▶ _TASK PROMPT_: Copy out all of the data exactly as it appears.

▶ _DATA PROVIDED_:
____________
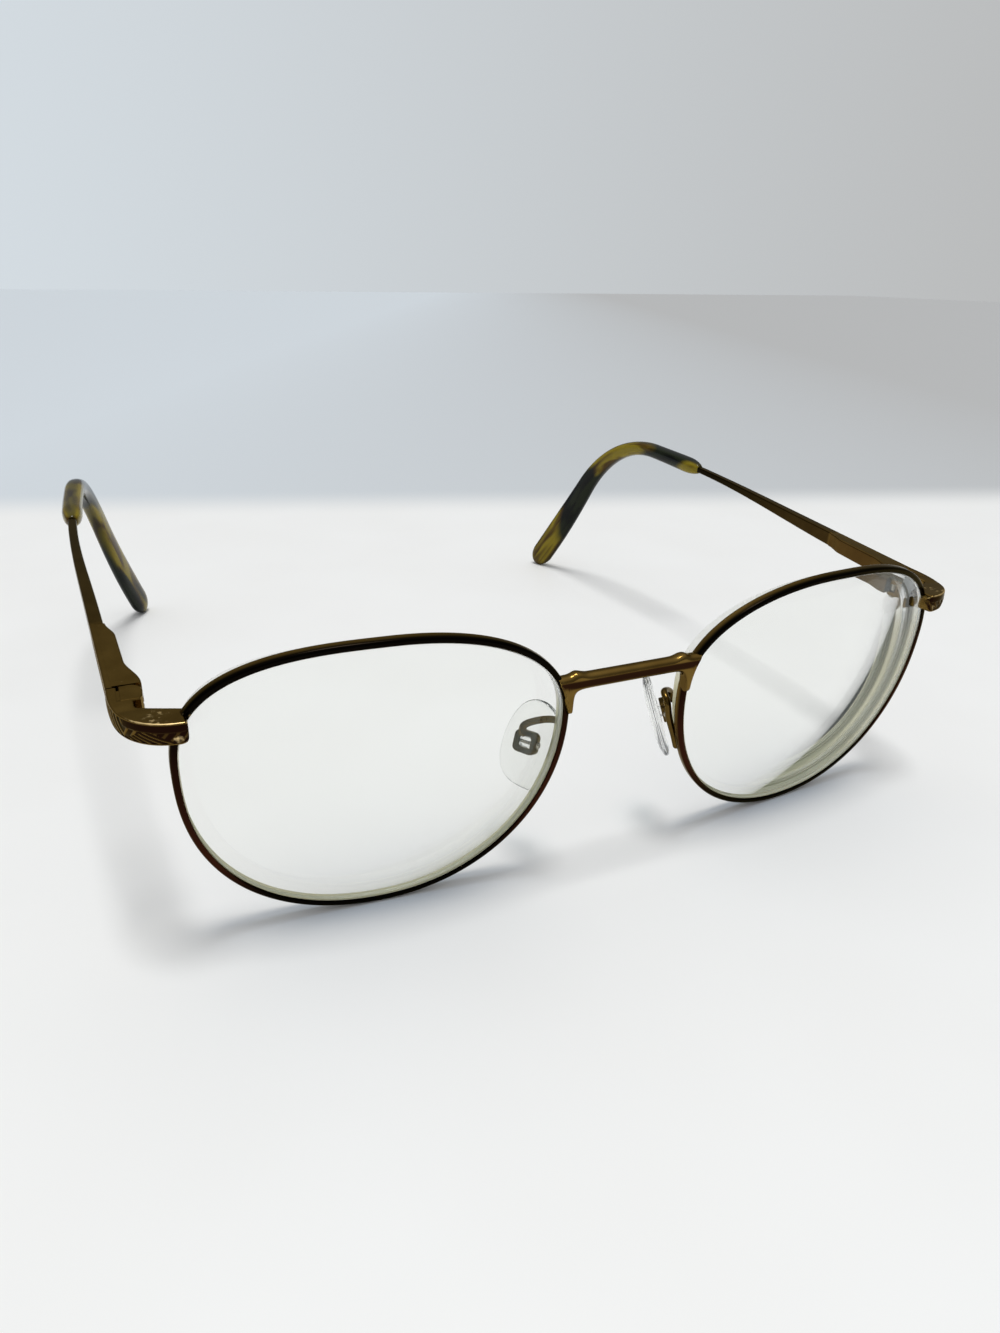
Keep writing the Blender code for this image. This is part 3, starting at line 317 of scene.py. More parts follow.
opening_half_width = opening_width / 2
opening_half_height = (opening_top_rise + opening_bottom_drop) / 2
widest_line = opening_bottom_drop - opening_half_height
opening_centre_x = opening_spacing / 2 + opening_half_width
end_half_height = end_height / 2
rim_end_x = -(hinge_outside_rim + rim_wall + endpiece_lap)
rim_end_y = -(hinge_behind_rim + endpiece_proud)


def sag(u, v):
    """How far the lens front curves back: the square of the distance over twice its radius."""
    return (u * u + v * v) / (2 * lens_front_radius)


def oval(turn, power):
    """Across and up of a superellipse with half axes of 1, at these turns."""
    across, up = np.cos(turn), np.sin(turn)
    power = 2 / power
    return np.sign(across) * np.abs(across) ** power, np.sign(up) * np.abs(up) ** power


def full_turn(points):
    """This many angles, evenly round."""
    return np.linspace(0.0, 2 * math.pi, points, endpoint=False)


def length_along(x, y):
    """The distance along a line of points, at each of them."""
    return np.concatenate([[0.0], np.cumsum(np.hypot(np.diff(x), np.diff(y)))])


def lens_outline():
    """The opening's outline: four quarter superellipses that meet on its widest line."""
    turn = np.linspace(0.0, 2 * math.pi, outline_steps + 1)
    at_temple, above = np.cos(turn) >= 0, np.sin(turn) >= 0
    top_power = np.where(at_temple, top_temple_power, top_nose_power)
    bottom_power = np.where(at_temple, bottom_temple_power, bottom_nose_power)
    across, up = oval(turn, np.where(above, top_power, bottom_power))
    rise = np.where(above, opening_top_rise, opening_bottom_drop)
    return opening_half_width * across, widest_line + rise * up


outline_u, outline_v = lens_outline()
outline_length = length_along(outline_u, outline_v)


def outline_at(positions):
    """Points of the outline at these distances along it, and their outward normals."""
    step = 0.2 * MM

    def point(where):
        where = np.mod(where, outline_length[-1])
        u = np.interp(where, outline_length, outline_u)
        return np.stack([u, np.interp(where, outline_length, outline_v)], axis=-1)

    run = point(positions + step) - point(positions - step)
    normal = np.stack([run[:, 1], -run[:, 0]], axis=-1)
    return point(positions), normal / np.linalg.norm(normal, axis=1)[:, None]


def leaned(u, v, n):
    """How far outwards, back and up of its box centre a point of one lens lies."""
    out = u * math.cos(face_wrap)
    back = -v * math.sin(front_lean) + n * math.cos(front_lean) + u * math.sin(face_wrap)
    up = v * math.cos(front_lean) + n * math.sin(front_lean)
    return out, back, up


def rim_split():
    """Where the rim is split: the distance along the opening's outline, and u there."""
    quarter = slice(0, outline_steps // 4)
    heights = outline_v[quarter]
    along = np.interp(rim_split_rise, heights, outline_length[quarter])
    return along, np.interp(rim_split_rise, heights, outline_u[quarter])


def lowest_front_height():
    """Height of the rim's lowest point under the box centre, for the lean of the front."""
    back = sag(outline_u, outline_v)
    return leaned(outline_u, outline_v - rim_wall, back)[2].min()


front_centre_z = -lowest_front_height()
split_along, split_u = rim_split()
split_sag = sag(split_u, rim_split_rise)
corner_out, corner_back, corner_up = leaned(split_u + rim_wall, rim_split_rise, split_sag)
hinge_half_span = opening_centre_x + corner_out + hinge_outside_rim
bar_height = front_centre_z + corner_up - lock_socket_rise
hinge_height = bar_height + endpiece_level_from * math.sin(temple_rise)
hinge_back = corner_back + hinge_behind_rim


def smooth_step(value, low, high):
    """0 below low, 1 above high, and a smooth rise between."""
    share = np.clip((value - low) / (high - low), 0.0, 1.0)
    return share * share * (3 - 2 * share)


def between(low, high, share):
    """From low to high by this share."""
    return low + (high - low) * share


def drawn_in_at(distance, radius):
    """How far a rounded edge is drawn in at this distance from its end, by a quarter circle."""
    inside = np.maximum(radius - distance, 0.0)
    return radius - np.sqrt(radius**2 - inside**2)


def bell(distance, width):
    """1 at no distance, falling off as a bell curve of this width."""
    return np.exp(-((distance / width) ** 2))


def points_at(x, y, z):
    """Points from their three coordinates, which may be arrays of different shapes."""
    return np.stack(np.broadcast_arrays(x, y, z), axis=-1)


def temple_height(c):
    """Height of the metal temple: it tapers a little over the box, then to a thin wire."""
    share = smooth_step(c, temple_taper_start, sleeve_start)
    boxed = between(end_height, temple_height_housing, c / temple_taper_start)
    wire = between(temple_height_housing, temple_height_tip, share**temple_taper_power)
    return np.where(c < temple_taper_start, boxed, wire)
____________
▶ _WRITTEN ANSWER_:
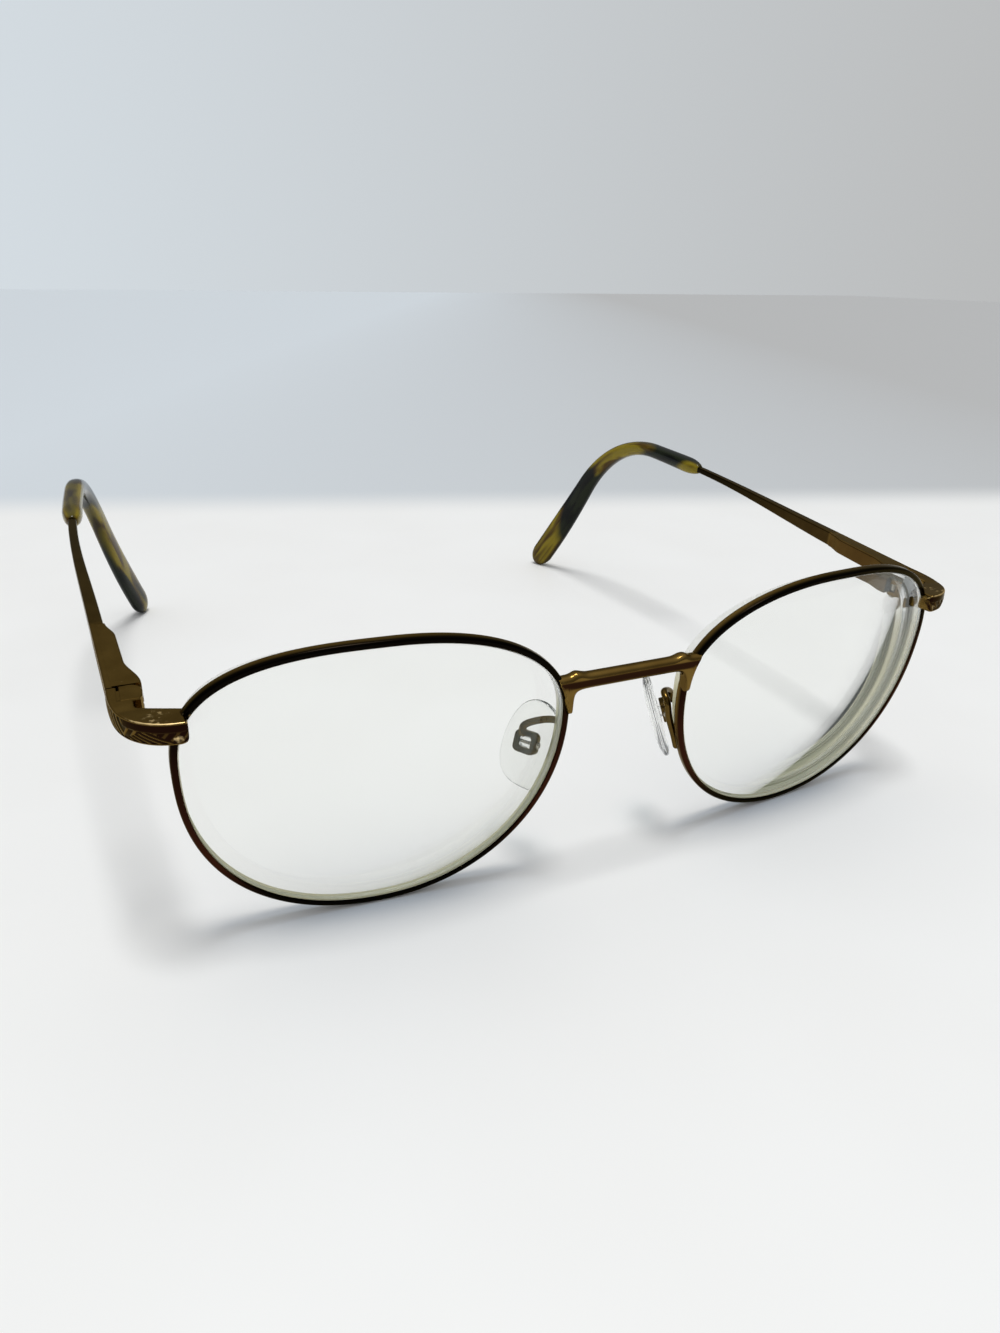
Keep writing the Blender code for this image. This is part 3, starting at line 317 of scene.py. More parts follow.
opening_half_width = opening_width / 2
opening_half_height = (opening_top_rise + opening_bottom_drop) / 2
widest_line = opening_bottom_drop - opening_half_height
opening_centre_x = opening_spacing / 2 + opening_half_width
end_half_height = end_height / 2
rim_end_x = -(hinge_outside_rim + rim_wall + endpiece_lap)
rim_end_y = -(hinge_behind_rim + endpiece_proud)


def sag(u, v):
    """How far the lens front curves back: the square of the distance over twice its radius."""
    return (u * u + v * v) / (2 * lens_front_radius)


def oval(turn, power):
    """Across and up of a superellipse with half axes of 1, at these turns."""
    across, up = np.cos(turn), np.sin(turn)
    power = 2 / power
    return np.sign(across) * np.abs(across) ** power, np.sign(up) * np.abs(up) ** power


def full_turn(points):
    """This many angles, evenly round."""
    return np.linspace(0.0, 2 * math.pi, points, endpoint=False)


def length_along(x, y):
    """The distance along a line of points, at each of them."""
    return np.concatenate([[0.0], np.cumsum(np.hypot(np.diff(x), np.diff(y)))])


def lens_outline():
    """The opening's outline: four quarter superellipses that meet on its widest line."""
    turn = np.linspace(0.0, 2 * math.pi, outline_steps + 1)
    at_temple, above = np.cos(turn) >= 0, np.sin(turn) >= 0
    top_power = np.where(at_temple, top_temple_power, top_nose_power)
    bottom_power = np.where(at_temple, bottom_temple_power, bottom_nose_power)
    across, up = oval(turn, np.where(above, top_power, bottom_power))
    rise = np.where(above, opening_top_rise, opening_bottom_drop)
    return opening_half_width * across, widest_line + rise * up


outline_u, outline_v = lens_outline()
outline_length = length_along(outline_u, outline_v)


def outline_at(positions):
    """Points of the outline at these distances along it, and their outward normals."""
    step = 0.2 * MM

    def point(where):
        where = np.mod(where, outline_length[-1])
        u = np.interp(where, outline_length, outline_u)
        return np.stack([u, np.interp(where, outline_length, outline_v)], axis=-1)

    run = point(positions + step) - point(positions - step)
    normal = np.stack([run[:, 1], -run[:, 0]], axis=-1)
    return point(positions), normal / np.linalg.norm(normal, axis=1)[:, None]


def leaned(u, v, n):
    """How far outwards, back and up of its box centre a point of one lens lies."""
    out = u * math.cos(face_wrap)
    back = -v * math.sin(front_lean) + n * math.cos(front_lean) + u * math.sin(face_wrap)
    up = v * math.cos(front_lean) + n * math.sin(front_lean)
    return out, back, up


def rim_split():
    """Where the rim is split: the distance along the opening's outline, and u there."""
    quarter = slice(0, outline_steps // 4)
    heights = outline_v[quarter]
    along = np.interp(rim_split_rise, heights, outline_length[quarter])
    return along, np.interp(rim_split_rise, heights, outline_u[quarter])


def lowest_front_height():
    """Height of the rim's lowest point under the box centre, for the lean of the front."""
    back = sag(outline_u, outline_v)
    return leaned(outline_u, outline_v - rim_wall, back)[2].min()


front_centre_z = -lowest_front_height()
split_along, split_u = rim_split()
split_sag = sag(split_u, rim_split_rise)
corner_out, corner_back, corner_up = leaned(split_u + rim_wall, rim_split_rise, split_sag)
hinge_half_span = opening_centre_x + corner_out + hinge_outside_rim
bar_height = front_centre_z + corner_up - lock_socket_rise
hinge_height = bar_height + endpiece_level_from * math.sin(temple_rise)
hinge_back = corner_back + hinge_behind_rim


def smooth_step(value, low, high):
    """0 below low, 1 above high, and a smooth rise between."""
    share = np.clip((value - low) / (high - low), 0.0, 1.0)
    return share * share * (3 - 2 * share)


def between(low, high, share):
    """From low to high by this share."""
    return low + (high - low) * share


def drawn_in_at(distance, radius):
    """How far a rounded edge is drawn in at this distance from its end, by a quarter circle."""
    inside = np.maximum(radius - distance, 0.0)
    return radius - np.sqrt(radius**2 - inside**2)


def bell(distance, width):
    """1 at no distance, falling off as a bell curve of this width."""
    return np.exp(-((distance / width) ** 2))


def points_at(x, y, z):
    """Points from their three coordinates, which may be arrays of different shapes."""
    return np.stack(np.broadcast_arrays(x, y, z), axis=-1)


def temple_height(c):
    """Height of the metal temple: it tapers a little over the box, then to a thin wire."""
    share = smooth_step(c, temple_taper_start, sleeve_start)
    boxed = between(end_height, temple_height_housing, c / temple_taper_start)
    wire = between(temple_height_housing, temple_height_tip, share**temple_taper_power)
    return np.where(c < temple_taper_start, boxed, wire)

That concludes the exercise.